During our episode the other night, our little girl couldn’t understand why I was sticking to my guns, but she could trust in my love. And eventually, she rested in that.

That night, the Lord began working on my heart. 

A weekend or so later, we had another health setback, coupled by close friends of ours dealing with some devastating health news for their son.  And I coiled up, I didn’t understand such sadness, and my mind couldn’t stop running with thoughts that asked and demanded things of the Lord.  

Finally, while I was walking to get something out of my car, I stopped in my tracks and muttered, “I can’t do this anymore.”  

I can’t argue with God any more over things I don’t understand.  It’s tiring.  

Tragedy and trials are just a part of all of our lives.  It’s just the way this fallen world works.  And if our current trials pass, there will be others.  And this M. O. has to go.

About a week later I was having a hard time over something else, and through the tears and worry I just kept praying, “I’m not gonna be mad at You.”  I continued the prayer asking the Lord to fix me.  Asking for Him to step in and take that part of me that coils up and fill it with something else.  

Because the more I think about how I parent when my child throws a tantrum, and how the Lord deals with me, the more I see that the parallels just keep going. There are a lot, actually.

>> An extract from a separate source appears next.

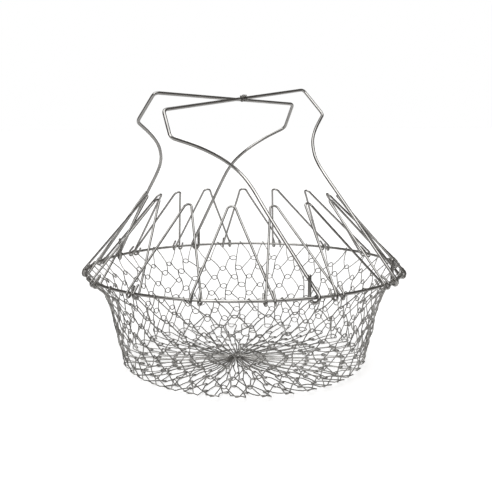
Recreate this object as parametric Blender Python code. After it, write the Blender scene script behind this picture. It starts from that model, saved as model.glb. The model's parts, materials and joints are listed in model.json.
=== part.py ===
"""A collapsible wire basket: a rim ring with hinged wire loops and two folding bail handles above it,
and a bag of linked zigzag wire rows hanging below it.

Units are metres and +Z is up. The origin is on the floor under the centre of the basket. An azimuth is
measured in plan from -Y, the front handle's side, towards +X. Run with: blender --background --python part.py
"""
import math

import bpy
from mathutils import Matrix, Vector

MM = 0.001

# Rim
RIM_RADIUS = 112.0 * MM  # to the middle of the rim wire
RIM_WIRE = 1.0 * MM  # radius of the rim wire
RIM_HEIGHT = 69.5 * MM
RIM_STEPS = 96

# Hinged loops round the rim
PETALS = 16
PETAL_WIRE = 0.75 * MM
PETAL_FOOT_ANGLE = math.radians(12.8)  # from the loop's middle to each foot, seen from the basket's axis
PETAL_LENGTH = 66.8 * MM  # from the hinge line to the tip
PETAL_LEAN = math.radians(40.5)  # inwards from the vertical
PETAL_TIP_RADIUS = 2.9 * MM
PETAL_TAIL = 6.0 * MM  # the free end that returns upwards from each foot
# The loops rest a little askew: their tips lie shifted towards one side, and crowd together there
TIP_DRIFT_AZIMUTH = math.radians(-131.5)
TIP_DRIFT = 3.5 * MM
TIP_CROWDING = 6.0 * MM

# Bail handles
HANDLE_WIRE = 1.1 * MM
HANDLE_FOOT_ANGLE = math.radians(19.0)
HANDLE_TAIL = 13.0 * MM
HANDLE_TAIL_SHIFT = 2.7 * MM  # the tail stands beside its leg, not behind it
BAR_LENGTH_UP = 158.0 * MM  # from the hinge line to the top bar, in the handle's plane
BAR_OFFSET = 2.0 * MM  # each bar stays this far on its own side of the axis
# half of the handle's outline in its own plane: (half width, distance from the hinge line)
LEG_OUTLINE = ((35.5, 60.0), (34.8, 84.0), (36.3, 97.0), (40.7, 107.0), (47.5, 116.0), (57.5, 124.5))
LEG_FLUSH = (75.0, 116.0)  # the legs bow outwards up to the first distance, and lie flat from the second
SHOULDER = (72.4, 134.3)
BAR_END = (67.4, 158.0)
CORNER_CUT = 3.0 * MM  # how far each rounded corner starts from its sharp corner
# name, azimuth, and the set of its wire: sideways sway per unit of length, slope of the top bar,
# share by which the top is wider, and sideways bow at half height in millimetres
HANDLES = (
    ("handle_front", 0.0, (-0.03, 0.165, 0.045, -2.5)),
    ("handle_rear", math.pi, (0.068, 0.05, -0.045, 0.0)))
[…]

But the thought I keep mulling over is, what am I trying to teach my daughter, when I don’t give in to that kind of fit?  I don’t want her to think that’s how things are done.  I want her to respect me and my authority.  I want her to trust that I have her best interests at heart. Overall, I’m trying to teach her how to be a person.  I am trying to instill the maturity it takes to not get what we want and still function.  I am “growing her up” for lack of a better phrase.  

In short, I am trying to help her become the best sort of person she could be.

And I know that the Lord is doing all that, and infinitely more, with me.

“Being confident of this, that He who began a good work in you will carry it on to completion until the day of Christ Jesus.” –Philippians 1:6 

So I will still ask the Lord for things He has not yet granted.  And I will still go boldly before the “throne of grace” as commanded. But no more tantrums.  

No more fits.  Just me trying to figure out what it looks like to be “grown up” in the Lord. And holding His “I love you’s” close to my heart.  A whole basket-full.